What do you think the most exciting product area is right now?

Longer term, as a technologist, one of things that just excites me is there are always new computing platforms. Every 10 or 15 years a new one comes along. They’re always more native, they capture your human experience more. Immersively, you share more naturally what you’re experiencing. I just think that VR and AR are going to be a really big deal.

You can just see this trajectory from early internet, when the technology and connections were slow, most of the internet was text. Text is great, but it can be sometimes hard to capture what’s going on. Then, we all got phones with cameras on them and the internet got good enough to be primarily images. Now the networks are getting good enough that it’s primarily video. At each step along the way, we’re able to capture the human experience with greater fidelity and richness, and I think that that’s great.

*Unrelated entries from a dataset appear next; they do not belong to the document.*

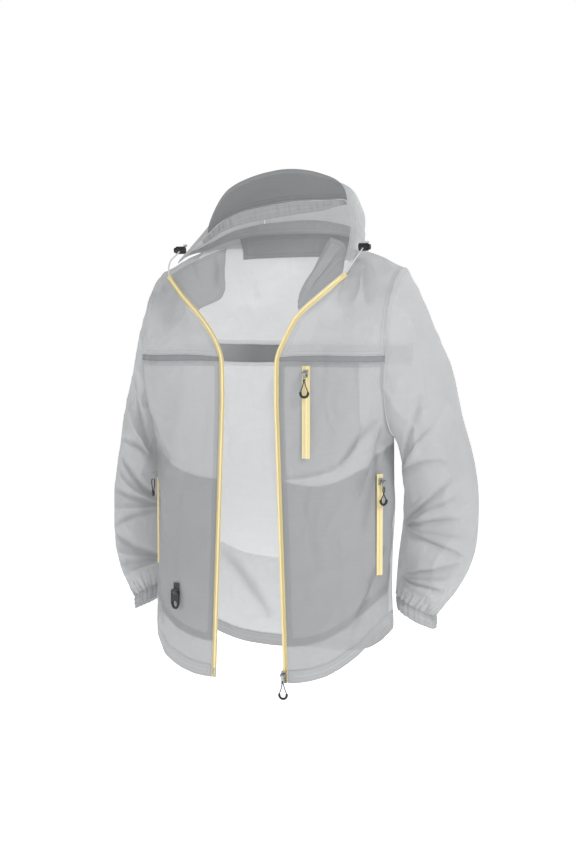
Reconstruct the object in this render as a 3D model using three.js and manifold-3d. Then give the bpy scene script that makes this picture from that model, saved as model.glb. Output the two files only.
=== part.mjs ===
// A thin hooded jacket with its front zip open, standing as it is worn.
// Millimetres, +Z up, +X to the wearer's left, front towards -Y.
// The origin lies just above the neck seam at the centre back.

import * as THREE from 'three';
import { mergeVertices } from 'three/addons/utils/BufferGeometryUtils.js';
import Module from 'manifold-3d';

const wasm = await Module();
wasm.setup();

// ---------------------------------------------------------------- sizes

const cloth = { thickness: 1.0, seamGap: 0.45, layerGap: 0.45, lapelGap: 1.2, sleeveGap: 0.4 };

const torso = { halfWidth: 198, halfDepth: 134, squareness: 2.8, centreY: -105 };
const body = { length: 740, sideRise: 78, hemBand: 20 };
const chest = { level: -222, frontTape: 10, backTape: 30, frontReach: 236, frontCorner: 224 };
const armhole = { tipX: 221, rightIn: 20, tipZ: -78, underX: 205, underZ: -350, halfDepth: 86 };
const neck = { backZ: -12, sideX: 138, sideY: -88, sideZ: -44 };

const opening = { shift: 4, chestHalf: 45, hemHalf: 61, faceY: -239, straightTop: -290 };
const lapel = { seamX: 81, seamY: -232, seamZ: -156, tipX: 152, tipY: -200, tipZ: -88, bulge: 6 };

const sleeve = {
  length: 565, cuffHeight: 23, cuffHalfWidth: 35, cuffHalfDepth: 33, cuffX: 240, cuffOuterIn: 5, cuffInnerIn: 4,
  innerDrop: 260.795,
};

// How much closer each sleeve's outer line lies to the arm, station by station.
const sleeveTuck = {
  left: [0, 6, 6, 4, 0, 0, 0, 0, 0],
  right: [0, 21, 31, 17, 10, -2, -10, -14, 0],
};

const hoodSeam = { right: 0.36, left: 0.64, gap: 0.0013, end: 0.05 };
const hoodPouch = { spread: 2.2, leftSpread: 3.2, leftBulge: 0.3 };
const brim = { rise: 50, lean: 6, thickness: 2.4, extraGap: 0.3, sink: 1.2, lift: 0.8 };
const channel = { height: 20, setBack: 8, from: 0.12, span: 0.58, inward: 2, drop: 1.6 };

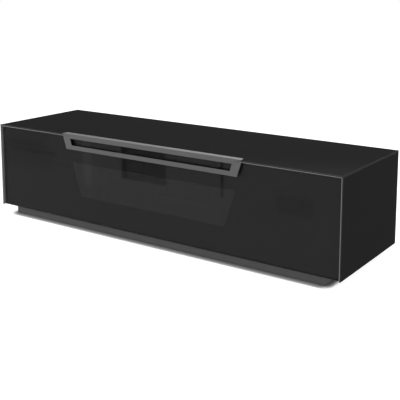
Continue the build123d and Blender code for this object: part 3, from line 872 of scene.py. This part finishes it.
def makeHandle():
    low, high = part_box("handle")
    piece = grow("handle_plate", makeHandleTree(), [((0, 0, 0), (0, 0, 1))], {
        "Top Width": high.x - low.x, "Height": high.z - low.z, "Slope": handle["slope"],
        "Slot Width": 2 * handle["slotHalfTop"], "Slot Height": handle["slotHeight"],
        "Slot Top": handle["slotTop"], "Thickness": handle["thickness"], "Lip Depth": high.y - low.y,
        "Lip Width": high.x - low.x - 2 * handle["lipShort"]},
        "handle_aluminium", "flap", ("handle",))
    # drawn flat, the plate's own Z is its face, so it is stood up to face forward with its top edge on top
    upright = Matrix.Rotation(math.pi / 2, 4, "X")
    piece.data.transform(Matrix.Translation((0, low.y + handle["thickness"], high.z)) @ upright)
    shadeByAngle(piece.data)
    roundEdges(piece, handle["edge"], 3)


# small fixings
backScrew = {"inset": 7.0 * mm, "fromEdge": 20.0 * mm}
shelfPin = {"proud": 0.8 * mm, "radius": 2.5 * mm, "length": 8.0 * mm, "inside": 7.0 * mm, "taper": 0.4 * mm}
camLock = {"radius": 7.5 * mm, "sunk": 1.4 * mm, "taper": 0.3 * mm, "length": 9.5 * mm,
           "cross": (10.0 * mm, 1.6 * mm, 1.2 * mm)}
glidePad = {"radius": 5.5 * mm, "height": 2.0 * mm, "taper": 0.5 * mm, "stem": (2.0 * mm, 3.0 * mm)}
bumperDome = {"radius": 4.0 * mm, "height": 1.6 * mm, "topShare": 0.6, "stem": (1.0 * mm, 1.0 * mm)}
damperRib = {"count": 36, "length": 4.0 * mm, "width": 1.0 * mm, "sunk": 0.5 * mm, "lift": 4.6 * mm}
noCross = (0.2 * mm, 0.2 * mm, 0.05 * mm)      # too small to see, on studs that have no cross


def studSizes(head, top, height, shank, cross):
    sizes = {"Head Radius": head, "Top Radius": top, "Head Height": height}
    sizes["Shank Radius"], sizes["Shank Length"] = shank
    sizes["Cross Length"], sizes["Cross Width"], sizes["Cross Depth"] = cross
    return sizes


def makeStuds():
    lock, glide, dome, pin = camLock, glidePad, bumperDome, shelfPin
    grow("back_screws_set", studTree, backScrewPlaces(backScrew), {},
         "black_steel", "cabinet", ("back_screws",))
    grow("cam_locks", studTree, camPlaces(lock),
         studSizes(lock["radius"], lock["radius"] - lock["taper"], lock["sunk"],
                   (lock["radius"] - 0.5 * mm, lock["length"]), lock["cross"]),
         "zinc_casting", "cabinet", ("cam_fittings",))
    grow("glide_pads", studTree, glidePlaces(glide),
         studSizes(glide["radius"], glide["radius"] - glide["taper"], glide["height"],
                   glide["stem"], noCross),
         "glide_felt", "cabinet", ("floor_glides",))
    grow("bumper_domes", studTree, bumperPlaces(dome),
         studSizes(dome["radius"], dome["radius"] * dome["topShare"], dome["height"], dome["stem"], noCross),
         "clear_rubber", "cabinet", ("door_bumpers",))
    grow("shelf_pin_set", studTree, pinPlaces(pin),
         studSizes(pin["radius"], pin["radius"] - pin["taper"], pin["length"] - pin["proud"],
                   (pin["radius"], pin["inside"]), noCross),
         "bright_steel", "cabinet", ("shelf_pins",))


def makeDamperRibs():
    for side, way in (("left", -1), ("right", 1)):
        low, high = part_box("stay_damper_" + side)
        inner = high.x if way < 0 else low.x
        middle = ((low.y + high.y) / 2, (low.z + high.z) / 2)
        radius = (high.z - low.z) / 2
        grow("damper_ribs_" + side, ribTree, [((inner, *middle), (way, 0, 0))], {
            "Radius": radius - damperRib["sunk"], "Count": damperRib["count"],
            "Length": damperRib["length"], "Width": damperRib["width"], "Lift": damperRib["lift"]},
            "black_plastic", "cabinet", smooth=False)


def widthFor(node):
    fits = [key for key in softening if node.startswith(key)]
    return softening[max(fits, key=len)] if fits else None


# nodes that the grown pieces stand in for
grownNodes = {"handle", "back_screws", "cam_fittings", "floor_glides", "door_bumpers", "shelf_pins"}

makeHandle()
print("handle made")
makeStuds()
makeDamperRibs()
print("fixings made")
for node in sorted(frame["nodes"]):
    if node not in grownNodes:
        finishNode(node, widthFor(node))
print("boards, glass and fittings finished")
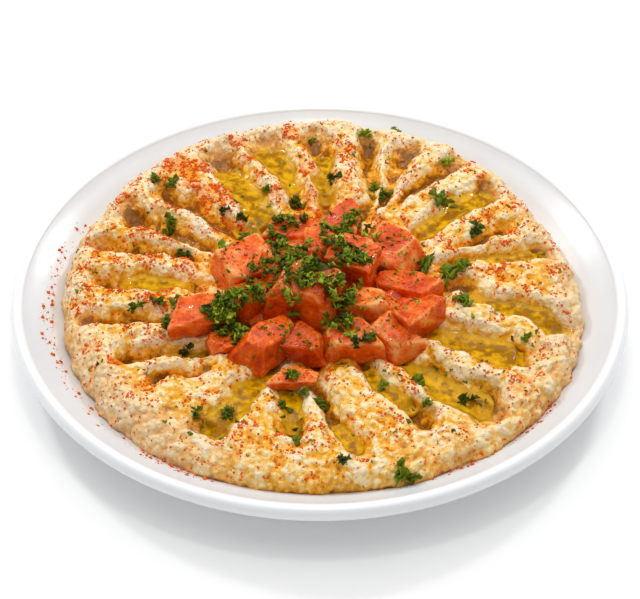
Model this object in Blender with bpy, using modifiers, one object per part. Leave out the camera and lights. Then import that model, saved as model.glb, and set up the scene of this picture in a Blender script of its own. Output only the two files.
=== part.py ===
"""Baba ganoush spread on a round white plate, with olive oil, diced tomato and chopped parsley.

The plate stands on its foot ring at Z = 0, with its middle on the Z axis. +Y points to the back.
Lengths are in metres; the tables below are in millimetres and degrees, as their comments say.
Bearings are measured from +X, turning towards +Y.
"""
import math

import bmesh
import bpy
import numpy as np
from mathutils import Matrix, Vector, noise
from mathutils.bvhtree import BVHTree

MM = 0.001
GAP = 0.3 * MM            # air left between two pieces that touch

# Plate: a flat well, a curve, a straight flange and a rolled lip
PLATE_RADIUS = 130 * MM
PLATE_HEIGHT = 24 * MM
LIP_RADIUS = 3.25 * MM    # the lip is a round roll
WELL_RADIUS = 88 * MM     # where the flat well ends
WELL_TOP = 7 * MM
WALL = 4.3 * MM
FLANGE_SLOPE = math.radians(35)
FLANGE_BEND = 38 * MM     # radius of the curve between well and flange
FOOT_INNER, FOOT_OUTER = 70 * MM, 76 * MM
FOOT_FLARE = 2.5 * MM     # how far the foot ring's sides lean out as they rise
PLATE_STEPS = 48

# Dip: a round heap with a raised ring round a lower middle
DIP_CREST = 27.2 * MM     # height of the raised ring above the table
DIP_BACK_RISE = 2.4 * MM  # the ring stands higher at the back and lower at the front by this
DIP_MIDDLE = 21.0 * MM
MIDDLE_RADIUS, RING_RADIUS = 40 * MM, 62 * MM
FLANK = 12 * MM           # width of the rounded outer slope
# Outline: bearing and radius (degrees and mm), with bulges of these lengths and sizes added
OUTLINE = (
    (0, 110), (28, 108), (55, 112), (85, 114), (115, 113.5), (140, 111), (165, 108.5), (190, 108.5),
    (215, 110.5), (235, 114), (270, 114.3), (305, 114.5), (325, 113.5), (345, 112.5),
)
BULGES = ((30 * MM, 1.6 * MM), (11 * MM, 1.4 * MM))
LUMPS = ((19 * MM, 1.8 * MM), (9 * MM, 1.4 * MM))     # size and height of the spread's lumps
DIP_STEPS = 108
DIP_RINGS = (0, 0.20, 0.36, 0.46, 0.54, 0.61, 0.68, 0.745, 0.81, 0.865, 0.91, 0.95, 0.98)
DIP_UNDER_RINGS = (1, 0.965, 0.92, 0.86, 0.785, 0)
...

Now, I do think that we’re gonna move towards this world where eventually you’ll be able to capture a whole experience that you’re in and be able to send that to someone. I think that that’s just gonna be an amazing technology for perspective taking and putting yourself in other people’s shoes, for being able to feeling like you’re really physically there with someone even when you’re not. One of the criticisms of technology today is you’re sitting and looking at your phone, and we could be sitting together but we’re actually fragmented.

I think things like hyperloops and things like that can extend the suburbs, could be quite interesting, but I have to believe that, we’re here in 2018, it’s much cheaper and easier to move bits around than it is atoms. It strikes me that something like VR or AR, or even video conferencing on the path to that, has to be a more likely part of the solution.